Had about 20,000 miles on it. $300.00.
Why so cheap?
It had been solely used in an open-pit mine. Up until the brothers bought it, it had never seen a public road in it's life.
It was BEAT!
Every panel on that thing was smashed, bashed & crashed. No tailgate.
The box rails were 10" wider at the back than the front. (We made one out of plywood & some channel, but it could never be removed. Needed 3 people to get it back on. 2 to push the box sides in far enough so the 3rd could get hooks we made on the top of the tailgate to grab the tops of the rails.)
The interior had never been cleaned. Mud pit. Cracked windshield, of course.
Drove like it had 200,000 non-maintained miles. A million different noises. It rattled.
But hey...20,000 miles, new tires, new clutch, new brakes & new fluids.
For $300.00! $150.00 each. Yea!
A diamond in the rough!
So...one weekend, a carport, some hammers & a come-along, 4 gallons of bondo(!) 16 cans of bright yellow Tremclad, a Craig Powerplay underdash cassette deck, some 6x9's in boxes & a whole lotta beer later...
'The Corky' was re-born.
There was so much bondo in the hood, the springs wouldn't hold it open. That's what the broom handle in the box was for.
We tried to kill it from the day it rolled out of the carport.
It hung around for 10 years.
Clutch drops, donuts, power shifts, bush bashing, beach parties, camping, the box loaded to the rails with beer, or people. Usually, beer AND people. Along with all the drunken foolishness it had to endure, too. Driven like a stolen rental!
We had it 4' off the ground, at speed,(speed?!?) several times. In a row! Jumping berms in a gravel pit.
It had been laid over 2x. Separate incidents, different sides.
The extra truck anyone could borrow when they were moving. The keys were always in it. Go ahead. Steal it. It was worth more on paper!

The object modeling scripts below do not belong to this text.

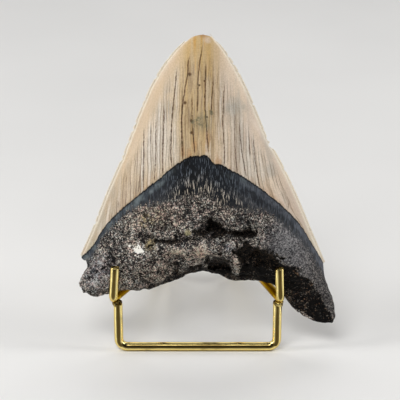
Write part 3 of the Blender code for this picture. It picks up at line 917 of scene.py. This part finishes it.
dark_places = [down_crack(route, half_width) for route, half_width in LONG_CRACKS]
for spot_u, spot_v, size in ROTTED_SPOTS:
    dark_places.append(round_spot(spot_u, spot_v, size * 0.4, size * 1.15, wander))
cracks = functools.reduce(Shade.most, dark_places) * front

# Hairlines: one between each two strips, broken along its way, and finer ones across the strips.
broken = sheet.stretched(1.2, 60, 9).grain(1.0, 3.0, 0.65).rise(0.36, 0.60)
hair = to_line.rise(0.05, 0.20, 1.0, 0.0) * (0.15 + broken * 0.85)
fine = abs(sheet.stretched(0.6, 60, 22).grain(1.0, 1.0) - 0.5).rise(0.0, 0.09, 1.0, 0.0)
hairlines = hair.most(fine * broken * (0.45 + ochre * 0.45)) * inner
hair_dark = 0.45 + front * (0.17 + u.rise(-14.0, -23.0) * 0.16)
enamel = (hairlines * hair_dark).colour(enamel, HAIRLINE)
enamel = (cracks * 0.90).colour(enamel, cloud.rise(0.40, 0.60).colour(*CRACK))
enamel = (round_spot(1.4, 62.6, 0.5, 5.5, soft * 0.7) * 0.38).colour(enamel, GREEN_HAZE)
for spot_u, spot_v, size in GREEN_SPOTS:
    green = round_spot(spot_u, spot_v, size * 0.2, size * 1.5, (cloud - 0.5) * 6.0)
    enamel = (green * 0.65).colour(enamel, GREEN_SPOT)
pitting = place.grain(0.5, 3.0, 0.75).rise(0.32, 0.66).colour(*PITTING)
enamel = enamel.tinted(pitting)

# The band under the enamel: wide under the chevron's point, narrow at its sides, thin behind. Pale
# fibres of the bone show through at its middle; its arms are smooth and blue-grey, with a painted sheen.
off_middle = abs(u - 1.0)
band_depth = off_middle.rise(4.0, 27.0, 1.0, 0.0) * 11.0 + 2.4
band_depth = front * (band_depth + u.rise(4.0, 20.0) * 3.4 - u.rise(32.0, 44.0) * 2.2) + 0.8
arms = off_middle.rise(7.0, 17.0)
fibres = place.stretched(0.25, 1.2, 2.8).grain(1.0, 2.0, 0.6)
pale_fibres = fibres.rise(0.56, 0.63) * (1.0 - arms * 0.6)
band = place.grain(4.0, 2.0).rise(0.35, 0.7).colour(*BAND)
sheen = u.rise(8.0, 24.0).colour(place.grain(3.0, 2.0).rise(0.38, 0.66).colour(*SHEEN_LEFT),
                                 place.grain(2.4, 2.0).rise(0.3, 0.7).colour(*SHEEN_RIGHT))
sheen = (above + (cloud - 0.5) * 3.0).rise(-2.2, -4.0).colour(sheen, SHEEN_LOW)
sheen_streaks = place.stretched(0.4, 1.0, 1.4).grain(1.0, 3.0, 0.7).rise(0.52, 0.36)
sheen = (sheen_streaks * 0.5).colour(sheen, SHEEN_STREAK)
band = (arms * 0.90).colour(band, sheen)
band = (pale_fibres * above.rise(-0.2, -9.0, 0.60, 0.95)).colour(band, above.rise(-5.0, -13.0).colour(*FIBRE))
band = (fibres.rise(0.46, 0.32) * 0.6).colour(band, FIBRE_GAP)

# The root's bone: dark, with pale, pink, tan and bluish grains.
fine_cell, _, _ = place.cells(FINE_GRAIN)
coarse_cell, hue, _ = place.cells(COARSE_GRAIN)
grit = place.grain(0.45, 2.0, 0.7)
speckle = fine_cell * fine_cell * 0.72 + coarse_cell * coarse_cell * 0.25 + grit.rise(0.3, 0.7) * 0.2
patches = place.grain(6.0, 2.0)
# Raised places of the bone are painted lighter and its pores darker, as painted shade of its relief.
bone = (speckle * 1.05 + cloud * 0.95 + patches * 0.50 + relief * 0.36 + pale - 0.795).ramp(*BONE)
bone = bone.tinted(hue.ramp(*GRAIN_TINTS), 0.6)
warmth = warm.most(0.0) * 0.65 + place.grain(8.0, 2.0).rise(0.52, 0.72) * 0.25
bone = bone.tinted(hue.rise(0.2, 0.8).colour(*WARM_TINT), warmth)
bone = bone.tinted(COOL_TINT, (warm * -1.0).most(0.0) * 0.9)

# The front of the right lobe is denser and smoother, and darker at its end.
denser = (u - (v - 8.0) * 0.5).rise(15.0, 25.0) * (1.0 - under) * front
fine_tone = fine_cell * 0.55 + grit.rise(0.3, 0.7) * 0.45 + (cloud - 0.5) * 0.9
dense = (fine_tone + (patches - 0.5) * 0.8).rise(0.1, 0.95).colour(*DENSE_BONE)
dense = u.rise(34.0, 44.0).colour(dense, fine_tone.rise(0.2, 1.0).colour(*DENSE_END))
bone = (denser * 0.8).colour(bone, dense)

# Tan mineral grains beside the holes.
tan_spot = round_spot(-4.0, 22.3, 0.5, 1.7, soft * 0.5)
bone = (tan_spot * (speckle * 0.8 + 0.2)).colour(bone, TAN_SPOT)
vein = round_spot(-18.8, 26.5, 1.0, 3.4, soft).most(round_spot(-17.5, 17.6, 0.8, 3.0, soft))
bone = (vein * cloud.rise(0.42, 0.58) * (speckle * 0.9 + 0.1)).colour(bone, TAN_VEIN)

# The band has a ragged lower edge. Painted shade darkens the root where it turns under, its holes are
# painted nearly black as shade, and one chip is white.
ragged = place.stretched(0.7, 0.8, 2.6).grain(1.0, 3.0, 0.6)
band_mask = (above + band_depth + (ragged - 0.5) * 9.0).rise(-1.2, 1.2)
lower = band_mask.colour(bone, band)
# Painted shade where the root turns under, with faint grains left in it.
underside_shade = (speckle * 0.9 + cloud + (patches - 0.5) * 1.2 - 0.39).rise(0.72, 1.16)
underside_shade = underside_shade.colour(PAINTED_UNDERSIDE_SHADE, hue.rise(0.3, 0.7).colour(*GRAINS_IN_PAINTED_SHADE))
shaded_underneath = (under + (cloud - 0.5) * 1.2 * under.rise(0.0, 0.3)).rise(0.25, 0.75)
lower = (shaded_underneath * (0.97 - u.rise(4.0, -16.0) * 0.25)).colour(lower, underside_shade)
hole_wobble = 1.0 + (cloud - 0.5) * 2.2 + (grit - 0.5) * 2.0
# Painted shade: the holes are darkened nearly to black, with faint grains.
deep = (hollow * hole_wobble - speckle * 0.26).rise(0.22, 0.50)
lower = (deep * 0.96).colour(lower, (speckle + cloud * 0.5).rise(0.66, 1.10).colour(*PAINTED_HOLLOW_SHADE))
chipped = round_spot(-21.5, 15.7, 1.45, 1.8, (place.grain(1.0, 3.0, 0.7) - 0.5) * 9.0)
chipped = chipped.most(round_spot(-25.0, 17.2, 0.2, 0.7, wander))
lower = chipped.colour(lower, WHITE_CHIP)

end = above + (ragged - 0.5) * 1.6
is_enamel = end.rise(-0.14, 0.14)
lower = (abs(end + 0.25).rise(0.15, 0.6, 1.0, 0.0) * 0.85).colour(lower, ENAMEL_END_LINE)
is_enamel.colour(lower, enamel).feed(shader, "Base Color")

stone_gloss = band_mask.between(0.72 + shaded_underneath * 0.2, 0.52 - arms * 0.14)
is_enamel.between(stone_gloss, (along * 0.2 + 0.34).most(cracks * 0.8)).feed(shader, "Roughness")
(is_enamel * ENAMEL_COAT + band_mask * arms * BAND_COAT).feed(shader, "Coat Weight")
shader.inputs["Coat Roughness"].default_value = COAT_ROUGHNESS
shader.inputs["Specular IOR Level"].default_value = STONE_SPECULAR

bone_relief = (speckle * 0.6 + cloud * 1.6) * (1.0 - band_mask * 0.9) * (1.0 - denser * 0.5)
band_relief = fibres * band_mask * 0.8
enamel_relief = strip * inner * 0.15 - cracks * 0.5 - hairlines * 0.3 + 1.3
height = is_enamel.between(bone_relief + band_relief, enamel_relief)
height.bump(0.8, SURFACE_DEPTH * MM).feed(shader, "Normal")

tooth.data.materials.append(fossil)
for row in rows:
    row.data.materials.append(fossil)
    row.select_set(True)
tooth.select_set(True)
bpy.context.view_layer.objects.active = tooth
bpy.ops.object.join()
tooth.select_set(False)
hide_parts("tooth")
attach(tooth, "root")

# ---------------------------------------------------------------- the table and the studio
# A pale table top, two soft lamps at the sides, one over the front and three behind for the edges.

TABLE_SIDE = 6.0  # metres, as all sizes of the studio
TABLE_PALE = ((226, 225, 223), (232, 231, 229))
TABLE_CLOUDS = 0.25
bpy.ops.mesh.primitive_plane_add(size=TABLE_SIDE, location=(0, 0, 0))
table = bpy.context.object
table.name = "table"
table_finish, shader, start = new_finish("pale_table")
table_cloud = start.node("TexCoord", out="Object").grain(TABLE_CLOUDS, 3.0)
table_cloud.rise(0.3, 0.7).colour(*TABLE_PALE).feed(shader, "Base Color")
shader.inputs["Roughness"].default_value = 0.35
shader.inputs["Specular IOR Level"].default_value = 0.3
table.data.materials.append(table_finish)

AIM = Vector((0.0, 0.0, 0.055))
# Each lamp: name, place, width, height, watts.
LAMPS = (
    ("left_lamp", (-0.75, -0.15, 0.40), 0.15, 0.7, 3.3),
    ("right_lamp", (0.75, -0.10, 0.40), 0.15, 0.7, 2.7),
    ("front_lamp", (-0.25, -0.65, 1.0), 0.6, 0.5, 7.0),
    ("back_lamp", (0.1, 0.75, 0.9), 1.2, 0.6, 4.0),
    ("left_back_lamp", (-0.55, 0.60, 0.35), 0.3, 0.5, 1.2),
    ("right_back_lamp", (0.55, 0.60, 0.35), 0.3, 0.5, 1.2),
)
for name, place, width, height, watts in LAMPS:
    lamp = bpy.data.lights.new(name, "AREA")
    lamp.shape, lamp.size, lamp.size_y = "RECTANGLE", width, height
    lamp.energy = watts
    holder = bpy.data.objects.new(name, lamp)
    holder.location = place
    holder.rotation_euler = (AIM - Vector(place)).to_track_quat("-Z", "Y").to_euler()
    bpy.context.scene.collection.objects.link(holder)

ROOM_LIGHT = (214, 214, 216)
ROOM_STRENGTH = 0.12
world = bpy.data.worlds.new("studio")
bpy.context.scene.world = world
world.use_nodes = True
world.node_tree.nodes["Background"].inputs["Color"].default_value = paint(*ROOM_LIGHT)
world.node_tree.nodes["Background"].inputs["Strength"].default_value = ROOM_STRENGTH
bpy.context.scene.view_settings.view_transform = "Standard"

# The camera stands half a metre in front and looks 23 degrees down.
CAMERA_PLACE = Vector((-2.88, -523.82, 270.51))  # millimetres
CAMERA_DOWN = math.radians(23)
PICTURE_SIDE = 400
FOCAL_PIXELS = 1505
camera = bpy.data.cameras.new("camera")
camera.lens = camera.sensor_width * FOCAL_PIXELS / PICTURE_SIDE
camera.clip_start, camera.clip_end = 0.05, 20.0
viewer = bpy.data.objects.new("camera", camera)
viewer.location = CAMERA_PLACE * MM
viewer.rotation_euler = (math.radians(90) - CAMERA_DOWN, 0, 0)
bpy.context.scene.collection.objects.link(viewer)
bpy.context.scene.camera = viewer
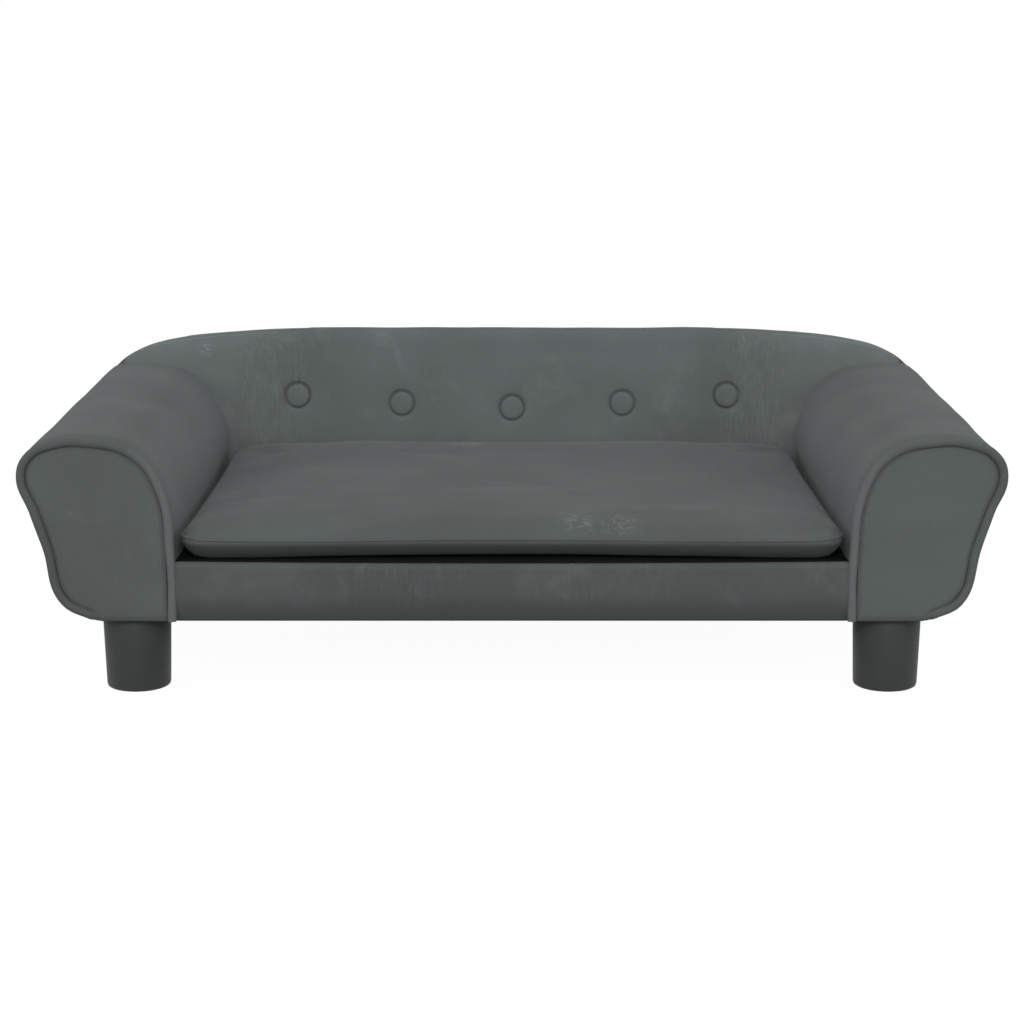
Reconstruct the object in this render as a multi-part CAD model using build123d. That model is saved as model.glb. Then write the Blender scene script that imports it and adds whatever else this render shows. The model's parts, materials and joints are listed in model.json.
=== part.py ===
from build123d import *
import os
from itertools import pairwise
from math import cos, radians, sin, sqrt

# An upholstered sofa for a dog: two rolled arms, a reclined back with buttons, a loose cushion.
# Millimetres. X runs across the front, Y from the front to the rear, Z up.
# The origin is on the floor, under the middle of the sofa.

# Overall sizes
overall_width = 1000.0
overall_depth = 540.0
arm_height = 269.0
crest_rise = 42.0
arm_width = 158.0
seat_height = 141.0
leg_height = 79.0

# Covers and padding
cover_thickness = 1.5
arm_padding = 8.5
side_padding = 15.0
panel_padding = 4.5
rail_padding = 5.0
deck_padding = 5.5
dust_thickness = 0.6
piping_radius = 4.5
piping_sides = 6
panel_gap = 0.2
rail_edge_radius = 5.5
rail_flap = 66.0

# Wooden frame
board_thickness = 12.0
side_board_thickness = 9.0
shelf_thickness = 9.0
bottom_board_thickness = 12.0
wrap_thickness = 3.0
rail_thickness = 15.0
deck_thickness = 6.0
roll_height = 64.0
slat_width = 40.0
slat_height = 20.0
slat_spacing = 210.0
slat_count = 3

# Back
back_foot_depth = 52.0
crest_depth = 12.4
corner_reach = 22.0
pad_side_inset = 32.0
crest_radius = 13.0
crest_bevel = 9.5

# Buttons on the back, the dimples that they sit in and the flat ties that hold them
button_radius = 15.0
button_rise = 3.2
button_edge = 1.6
button_crown_radius = 9.0
dimple_radius = 21.0
dimple_floor_radius = 15.4
dimple_depth = 3.0
tie_width = 3.0
tie_thickness = 1.0
tie_hold = 2.0

# Loose cushion
cushion_gap = 0.3
cushion_side_gap = 7.0
cushion_front_gap = 3.0
cushion_rear_gap = 9.5
cushion_edge_height = 20.5
cushion_crown = 17.0
cushion_corner = 28.0
cushion_rear_corner = 44.0
cushion_tuck = 14.0
cushion_skin = 1.2
corner_sides = 6

# Zip in the cushion's rear side
zip_length = 440.0
tape_width = 12.0
tape_thickness = 0.8
teeth_width = 5.0
teeth_height = 1.4
slider_length = 11.0
slider_width = 9.0
slider_plate = 1.0
slider_lip = 1.2
crown_length = 6.0
crown_width = 2.0
crown_bar = 0.9
crown_opening = 1.6
pull_length = 16.0
pull_width = 5.0
pull_thickness = 1.0
pull_rail = 1.0
pull_window = 4.8
zip_clearance = 0.3

# Legs and what holds them
leg_top_radius = 35.25
leg_foot_radius = 33.0
leg_edge = 1.5
leg_from_front = 51.0
block_width = 54.0
block_depth = 12.0
block_height = 30.0
bolt_radius = 4.0
bolt_in_leg = 28.0
bolt_plate_side = 30.0
bolt_plate_thickness = 3.0
hole_clearance = 0.1

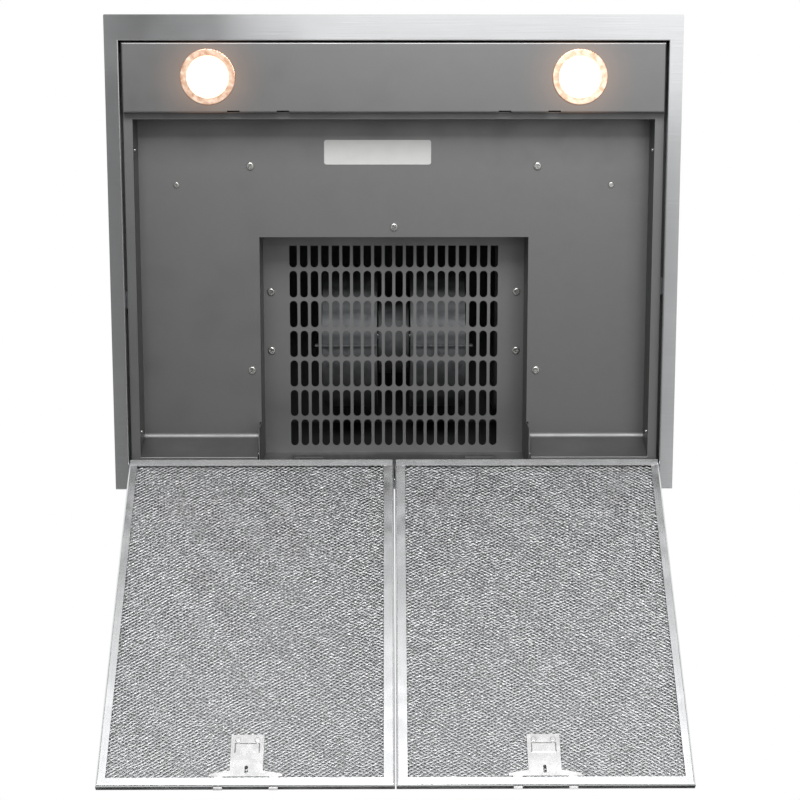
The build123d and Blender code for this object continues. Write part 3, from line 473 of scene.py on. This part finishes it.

Anyone & everyone drove it. Only rules were, fill it afterwards & fix what you break. (There's bailing wire, pliers, a hammer, a screwdriver & some duct tape behind the seat.)
At times it had been so loaded down, the frame rails were on the axle tubes. Picture The Beverly Hillbillies.
It didn't corner too well with a full 250 gallon water tank in the back.
In the end, it didn't die of 'natural causes'. T-boned in the passenger side by a '70's Cadillac. Buddy walked away from that. He even had the piece of mind to run around & pick up a bunch of the larger chunks of bondo laying in the road! Like 2'x2' & 1" thick chunks! Lol! 'Keepsakes'!
Some of those pieces ended up being a trophy for our old car club.
We called the trophy 'The Corky'. A survivor award. For the person &/or their vehicle that had been through hell that year & manged to make it through, none the worse for the wear & tear.